Could you use your LinkedIn Co

Many of us are on LinkedIn and have, over the years, built a strong network of contacts there. Wouldn’t it be nice to make use of those contacts by using them to grow our email marketing list? It certainly would, as your list could grow by hundreds within minutes. That process is called ‘data scraping’.

But is it legal? After all, the personal data on LinkedIn is public, there for all to see. An American court of law last year ruled that, yes, it is indeed legal to scrape data from LinkedIn – in the United States.

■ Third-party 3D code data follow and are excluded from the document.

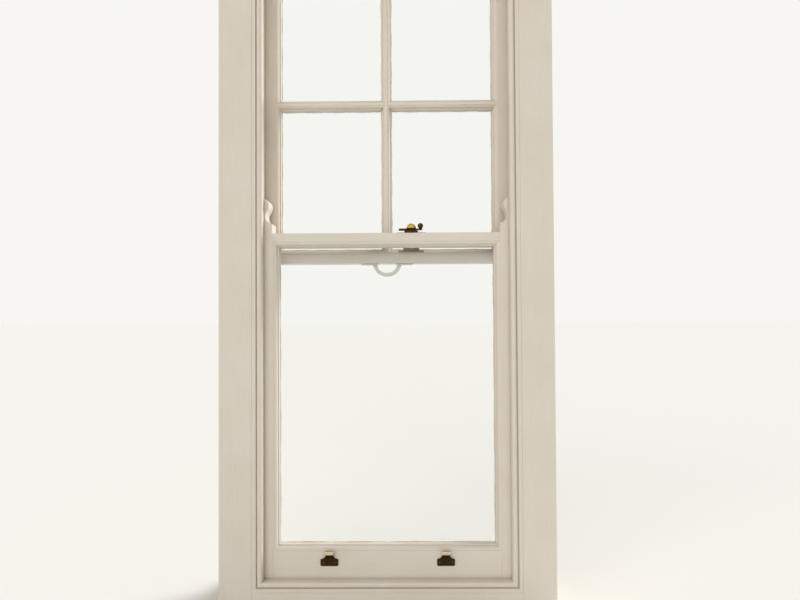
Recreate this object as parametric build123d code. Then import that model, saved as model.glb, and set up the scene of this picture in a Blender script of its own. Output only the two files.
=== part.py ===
from build123d import *
import math
import os

# Painted timber box sash window with its frame, in millimetres. X runs left to right
# as seen from the room, Y from the room to the outside, Z up. The origin is the middle
# of the sill's flat underside, below the plane between the two sashes.

# Frame
opening_width = 636.0           # between the faces of the pulley stiles
pulley_stile_thickness = 24.0
weight_box_width = 54.0         # clear width behind a pulley stile
back_lining_thickness = 9.0
lining_thickness = 20.0
head_thickness = 44.0
housing_depth = 10.0            # stile ends let into the head and the sill
sill_height = 65.0              # underside to the flat that the lower sash stands on
sill_projection = 80.0          # nose beyond the outer ends of the stiles
sill_step = 6.0
sill_slope = 8.0                # degrees
nose_radius = 7.0
throat_radius = 4.0
throat_setback = 12.0
outer_stop = 14.0               # outer lining beyond the pulley stile's face
parting_bead_thickness = 8.0
parting_bead_projection = 8.5
parting_groove_depth = 8.0
staff_bead_width = 24.5
staff_bead_depth = 22.0
staff_overhang = 18.0           # side and top beads beyond the pulley stile's face
bottom_bead_rise = 10.7         # bottom bead above the sill's flat
bead_round_width = 13.0
bead_quirk_width = 2.6
bead_fillet_drop = 2.0          # fillet level with the lining's face

# Sashes
sash_thickness = 44.0
side_clearance = 1.5
face_clearance = 1.0            # sash face to parting bead
staff_clearance = 1.5           # sash face to staff bead or outer lining
top_clearance = 1.0
stile_flat_lower = 39.0
stile_flat_upper = 33.0
bottom_rail_flat = 77.0
top_rail_flat = 31.0
meeting_flat_lower = 21.0
meeting_flat_upper = 24.0
lower_sight_height = 729.0
pane_height = 360.0
upper_drop = 46.0               # upper sash below its closed place
ovolo_width = 9.0
bar_ovolo_width = 5.9
ledge_width = 3.0
ledge_depth = 12.0
quirk_depth = 1.6
glazing_depth = 24.0            # room face to glass
bar_nose_width = 6.6
bar_tongue_width = 7.4
glass_thickness = 4.0
glass_edge_gap = 1.5
putty_sight_gap = 1.0
tenon_thickness = 14.0
tenon_length = 22.0
tenon_shoulder = 3.0
bar_tenon_thickness = 6.0
bar_tenon_length = 10.0
lip_clearance = 1.0             # between the bevelled meeting rails
lip_bevel = 3.0
lip_end_gap = 2.0

# Horns on the stiles, sizes from the stile's outer edge and from the rail
horn_height = 88.0
horn_base_width = 36.5
horn_base_height = 23.0
horn_neck_width = 20.0
horn_neck_height = 43.0
horn_bulge_width = 28.5
horn_bulge_height = 70.0
horn_crown_width = 8.0

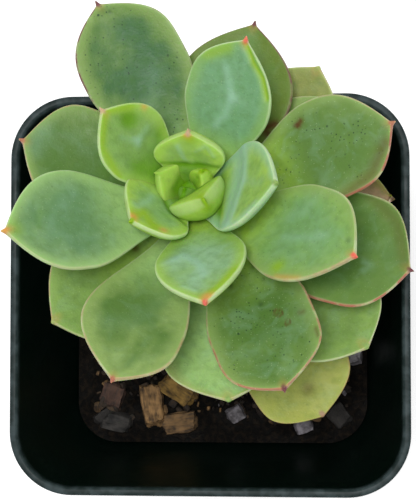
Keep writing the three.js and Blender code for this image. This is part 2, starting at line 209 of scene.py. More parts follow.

Photo by  Austin Distel  on  Unsplash

But is it legal within the European Union? It turns out it isn’t. Under the General Data Protection Regulation (GDPR) rules introduced in 2018, we need to have one of 5 legal reasons to store personal data. When it comes to email marketing lists, the ones that usually apply are either Consent or Legitimate Interest. If you have consent, that is bulletproof, and you are compliant. If you use Legitimate Interest, you may be able to get away with it. You could use Legitimate Interest as the legal basis to put your clients on your list, but it may be thin ice if you are adding anyone who has enquired with you (but didn’t become a client, or not yet). You would assume that someone who has inquired about working with you has ‘legitimate interest’ in a free newsletter containing information about diet, health and well-being, but if they complained with the ICO, it is not as solid ground for you to stand on as consent would be.

Also, under GDPR, we are only allowed to collect and store data for a specific purpose and then keep it only for as long as that purpose requires us to. If, for example, you have a list of email addresses of people who want to attend your next talk, you collected it for that purpose and will need to hang on to it until after the talk. You may use it to send a reminder or directions the day before or perhaps a handout the day after. After the event, however, you are obliged to delete their contact data. If you have a list of your client data (and are a member of BANT), then you are going to have to hang on to the data for eight years after the client’s last appointment. After that time has elapsed, you are obliged to dispose of it safely. (GDPR does not determine this retention time, but in our case BANT does. The Information Commissioner’s Office (ICO) has left the decision of how long retention should be to the individual professional bodies, so if you are not a member of BANT, check with yours.)

What do those rules mean when it comes to LinkedIn data scraping?

I am not a lawyer, and to be sure you may want to ask one, but as far as I can see, data scraping is in breach of GDPR, even if we were to pick up our contacts’ email addresses. We have access to our LinkedIn contacts because they chose to connect. That does not mean that they decided to join our mailing list, so you do not have consent, unless you ask them all individually. Can you assume legitimate interest? I think not. They may have chosen to connect with you for all sorts of reasons that are not an interest in nutrition or nutritional therapy.

Can you use scraped data for business-to-business email marketing?

GDPR is about personal data, not business data. You, therefore, can contact another business whichever way you like. However, there is still something to consider here: If the data you are ‘scraping’ and then storing is personal data – even if it is a business email address – you are still in breach of GDPR.

Say, for example, you want to use the email address of amy.johnson@companyA.co.uk that is personal data. There is just one Amy Johnson at that company, and that makes her identifiable and her email address personal data. So even if you are talking to a business, perhaps a sole trader, depending on what email address they chose for their business, you are in breach of GDPR if you add them to your list.

Email addresses you can use are those that do not identify a person, such as enquiries@, info@, helpdesk@, sales@ etc. These are not allocated to a specific person and are okay to be contacted, even if they do belong to a sole trader and you know there is just the one person at the other end. It still doesn’t count as personal data.